## [Extracted records]
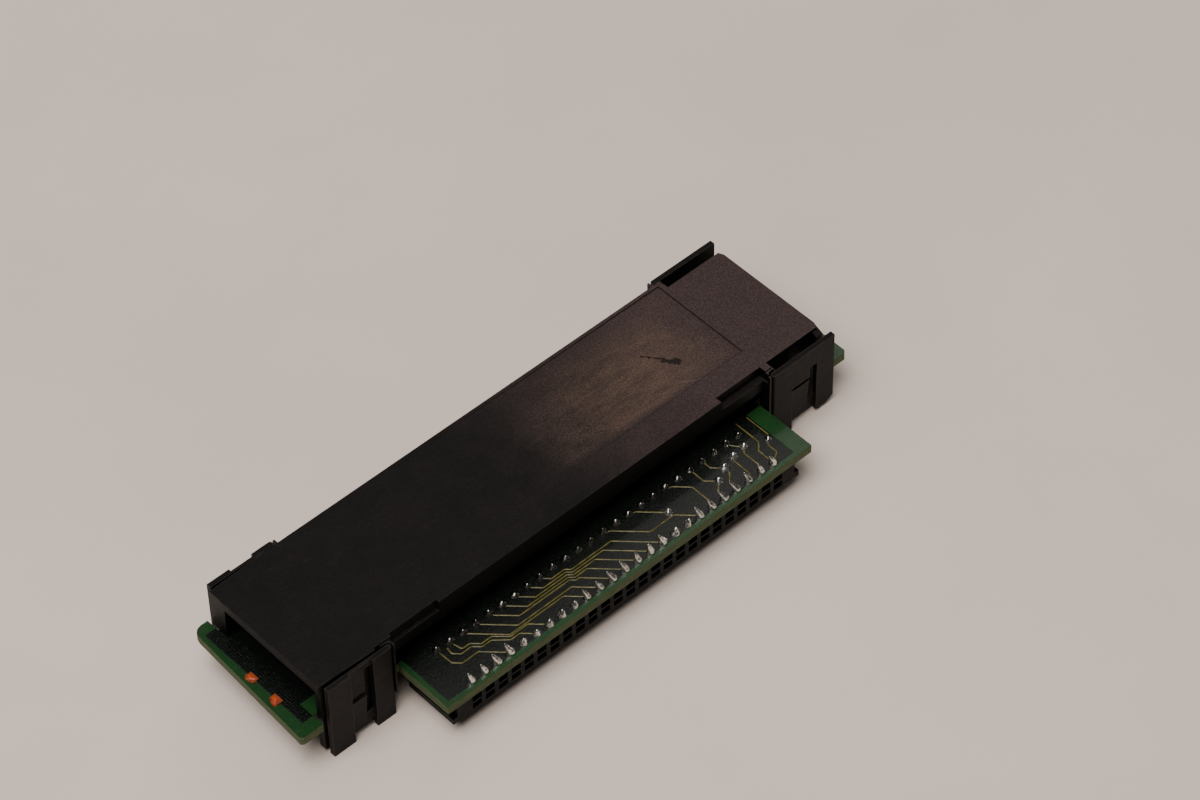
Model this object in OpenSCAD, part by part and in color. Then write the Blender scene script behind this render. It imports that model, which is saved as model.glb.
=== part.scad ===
// Bus connector module for a modular controller: clip-on cover with four side latches over a
// T-shaped circuit board that carries a side receptacle, a base receptacle and driver circuits.
// Millimetres, +X along the length, side receptacle toward -Y, +Z up, base of the latches at Z = 0.

/* [Overall] */
// Length of the cover
cover_len = 101.4; // [84:0.2:125]
// Width over the outer faces of the latches
latch_span = 27.6; // [24:0.2:34]
// Height from the latch feet to the top of the cover
total_h = 15.5; // [13:0.1:19]
// How far the board stands out past each end of the cover
board_overhang = 4.3; // [3.5:0.1:7]
// How much shorter the near overhang is at its left corner
tongue_slant = 1.2; // [0:0.1:1.6]
// How far the side board stands out past the right latch faces
side_reach = 9.45; // [8.8:0.05:14]

/* [Cover] */
// Wall and roof thickness
wall = 1.5; // [1:0.1:2]
// Depth of the label recess in the roof
label_depth = 0.25; // [0.1:0.05:0.6]
// Length of the grip notches in the right edge
notch_len = 9.2; // [6:0.1:12]
// Depth of the grip notches
notch_depth = 1.2; // [0.6:0.1:1.4]

/* [Latches] */
// Length of a near latch along X; the far ones are 1 longer
latch_len = 12.1; // [10:0.1:15]
// Thickness of the latch plate
latch_t = 0.9; // [0.8:0.05:1.3]
// height at which the open part of the slot in each latch starts
slot_foot = 3.8; // [2.8:0.1:6]
// Gap behind the two latches at the far end
far_gap = 1.8; // [1.6:0.1:2.4]
// Gap behind the two latches at the near end
near_gap = 0.3; // [0.2:0.05:0.8]

/* [Board] */
// Thickness of the circuit board
board_t = 1.6; // [1:0.1:2.4]
// Height of the board's top face over the latch feet
board_top = 8.1; // [7:0.1:9.5]
// Contact pitch
pitch = 2.54; // [2:0.01:2.6]
// Distance between the two rows of solder tails of the side receptacle
row_gap = 7.62; // [5.08:0.01:8]

/* [Receptacles] */
// Height of the side receptacle body
side_h = 3.7; // [3.4:0.1:4.6]
// Depth of the side receptacle body
side_d = 9.85; // [8.8:0.05:11]
// Width of the base receptacle body
base_w = 8.3; // [7:0.1:10]
// Clearance of the base receptacle over the latch feet
base_lift = 0.5; // [0.2:0.1:2]

/* [Hidden] */
$fn = 32;
half = cover_len / 2;
span_y = latch_span + side_reach;
right_y = side_reach - span_y / 2;
left_y = span_y / 2;
axis_y = (right_y + left_y) / 2;
board_y = -span_y / 2;
board_bot = board_top - board_t;
board_half = half + board_overhang;
ways = floor((cover_len - 40.35) / pitch) + 1;
first_x = 0.33 - (ways - 1) * pitch / 2;
front_y = board_y + 1.45;
rear_y = front_y + row_gap;
mid_r = right_y + 1.5;
mid_l = left_y - 1.3;
far_r = right_y + latch_t + far_gap;
far_l = left_y - latch_t - far_gap - 0.4;
near_r = right_y + latch_t + near_gap;
near_left_y = left_y - 0.15;
near_l = near_left_y - latch_t - near_gap;
near_x0 = -half + 0.7;
near_x1 = near_x0 + latch_len;
far_x1 = half + 0.9;
far_x0 = far_x1 - latch_len - 1;
side_x0 = -half + 14.75;
side_x1 = half - 13.2;
lip_h = 4.0;
cavity_top = total_h - wall;
knuckle = latch_t / 2;
seat = knuckle + 0.3;
cell_w = 1.75;
cell_h = 1.15;
upper_z = board_bot - 1.15;
lower_z = board_bot - 2.7;
face_y = board_y + 0.35;
back_y = face_y + side_d;

module box(x0, x1, y0, y1, z0, z1) {
  translate([x0, y0, z0])
    cube([x1 - x0, y1 - y0, z1 - z0]);
}

// Cover ---------------------------------------------------------------

module roof_plan() {
  polygon([
    [-half, near_r + 0.25], [near_x1 - 2.2, near_r - 0.1], [near_x1 - 2.2, mid_r],
    [far_x0 + 1.0, mid_r], [far_x0 + 1.0, far_r], [half - 0.4, far_r], [half, far_r + 0.9],
    [half, far_l - 0.9], [half - 0.4, far_l], [far_x0 + 1.0, far_l], [far_x0 + 1.0, mid_l],
    [near_x1 - 2.2, mid_l], [near_x1 - 2.2, near_l + 0.1], [-half, near_l - 0.25]
  ]);
}

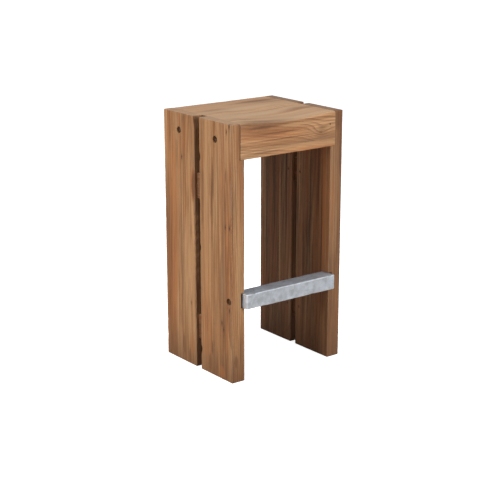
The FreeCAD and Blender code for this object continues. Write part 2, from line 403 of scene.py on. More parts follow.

## [What to produce]
Set down the material above again, word for word.

## [Output]
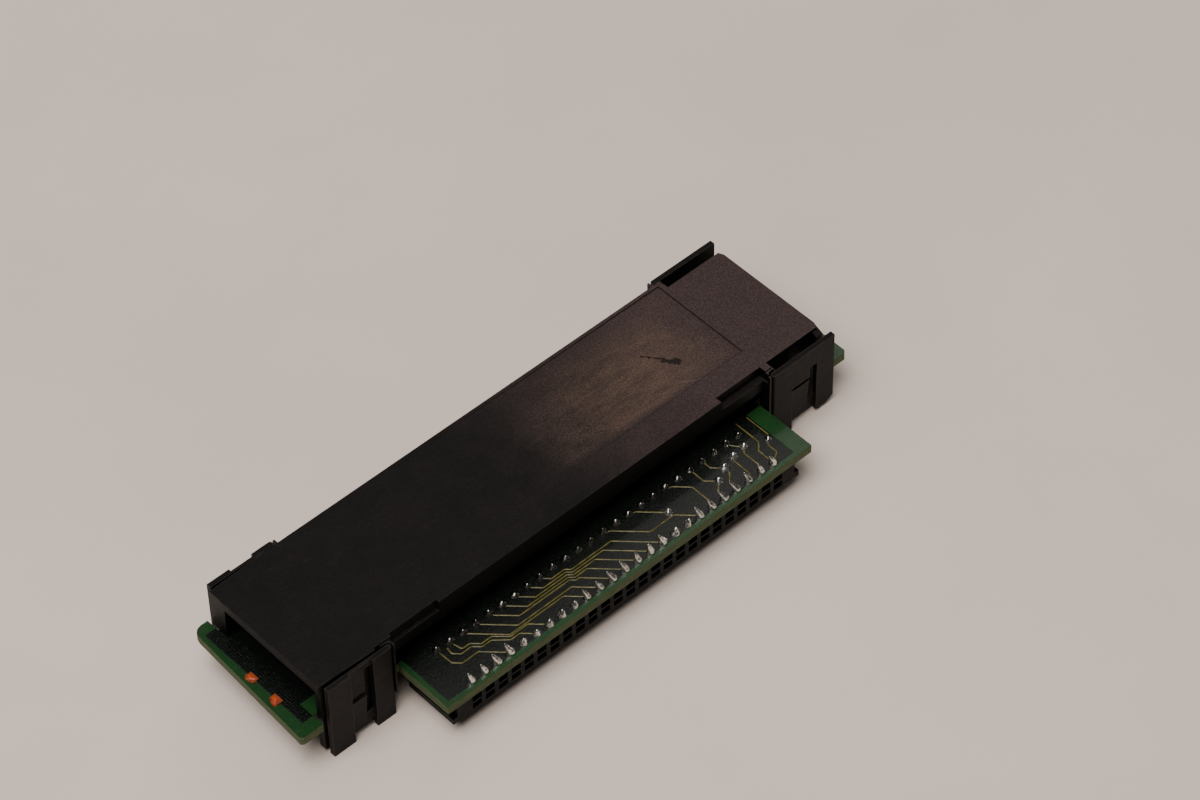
Model this object in OpenSCAD, part by part and in color. Then write the Blender scene script behind this render. It imports that model, which is saved as model.glb.
=== part.scad ===
// Bus connector module for a modular controller: clip-on cover with four side latches over a
// T-shaped circuit board that carries a side receptacle, a base receptacle and driver circuits.
// Millimetres, +X along the length, side receptacle toward -Y, +Z up, base of the latches at Z = 0.

/* [Overall] */
// Length of the cover
cover_len = 101.4; // [84:0.2:125]
// Width over the outer faces of the latches
latch_span = 27.6; // [24:0.2:34]
// Height from the latch feet to the top of the cover
total_h = 15.5; // [13:0.1:19]
// How far the board stands out past each end of the cover
board_overhang = 4.3; // [3.5:0.1:7]
// How much shorter the near overhang is at its left corner
tongue_slant = 1.2; // [0:0.1:1.6]
// How far the side board stands out past the right latch faces
side_reach = 9.45; // [8.8:0.05:14]

/* [Cover] */
// Wall and roof thickness
wall = 1.5; // [1:0.1:2]
// Depth of the label recess in the roof
label_depth = 0.25; // [0.1:0.05:0.6]
// Length of the grip notches in the right edge
notch_len = 9.2; // [6:0.1:12]
// Depth of the grip notches
notch_depth = 1.2; // [0.6:0.1:1.4]

/* [Latches] */
// Length of a near latch along X; the far ones are 1 longer
latch_len = 12.1; // [10:0.1:15]
// Thickness of the latch plate
latch_t = 0.9; // [0.8:0.05:1.3]
// height at which the open part of the slot in each latch starts
slot_foot = 3.8; // [2.8:0.1:6]
// Gap behind the two latches at the far end
far_gap = 1.8; // [1.6:0.1:2.4]
// Gap behind the two latches at the near end
near_gap = 0.3; // [0.2:0.05:0.8]

/* [Board] */
// Thickness of the circuit board
board_t = 1.6; // [1:0.1:2.4]
// Height of the board's top face over the latch feet
board_top = 8.1; // [7:0.1:9.5]
// Contact pitch
pitch = 2.54; // [2:0.01:2.6]
// Distance between the two rows of solder tails of the side receptacle
row_gap = 7.62; // [5.08:0.01:8]

/* [Receptacles] */
// Height of the side receptacle body
side_h = 3.7; // [3.4:0.1:4.6]
// Depth of the side receptacle body
side_d = 9.85; // [8.8:0.05:11]
// Width of the base receptacle body
base_w = 8.3; // [7:0.1:10]
// Clearance of the base receptacle over the latch feet
base_lift = 0.5; // [0.2:0.1:2]

/* [Hidden] */
$fn = 32;
half = cover_len / 2;
span_y = latch_span + side_reach;
right_y = side_reach - span_y / 2;
left_y = span_y / 2;
axis_y = (right_y + left_y) / 2;
board_y = -span_y / 2;
board_bot = board_top - board_t;
board_half = half + board_overhang;
ways = floor((cover_len - 40.35) / pitch) + 1;
first_x = 0.33 - (ways - 1) * pitch / 2;
front_y = board_y + 1.45;
rear_y = front_y + row_gap;
mid_r = right_y + 1.5;
mid_l = left_y - 1.3;
far_r = right_y + latch_t + far_gap;
far_l = left_y - latch_t - far_gap - 0.4;
near_r = right_y + latch_t + near_gap;
near_left_y = left_y - 0.15;
near_l = near_left_y - latch_t - near_gap;
near_x0 = -half + 0.7;
near_x1 = near_x0 + latch_len;
far_x1 = half + 0.9;
far_x0 = far_x1 - latch_len - 1;
side_x0 = -half + 14.75;
side_x1 = half - 13.2;
lip_h = 4.0;
cavity_top = total_h - wall;
knuckle = latch_t / 2;
seat = knuckle + 0.3;
cell_w = 1.75;
cell_h = 1.15;
upper_z = board_bot - 1.15;
lower_z = board_bot - 2.7;
face_y = board_y + 0.35;
back_y = face_y + side_d;

module box(x0, x1, y0, y1, z0, z1) {
  translate([x0, y0, z0])
    cube([x1 - x0, y1 - y0, z1 - z0]);
}

// Cover ---------------------------------------------------------------

module roof_plan() {
  polygon([
    [-half, near_r + 0.25], [near_x1 - 2.2, near_r - 0.1], [near_x1 - 2.2, mid_r],
    [far_x0 + 1.0, mid_r], [far_x0 + 1.0, far_r], [half - 0.4, far_r], [half, far_r + 0.9],
    [half, far_l - 0.9], [half - 0.4, far_l], [far_x0 + 1.0, far_l], [far_x0 + 1.0, mid_l],
    [near_x1 - 2.2, mid_l], [near_x1 - 2.2, near_l + 0.1], [-half, near_l - 0.25]
  ]);
}

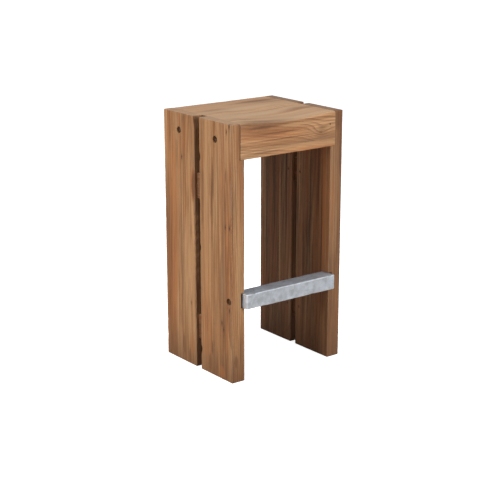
The FreeCAD and Blender code for this object continues. Write part 2, from line 403 of scene.py on. More parts follow.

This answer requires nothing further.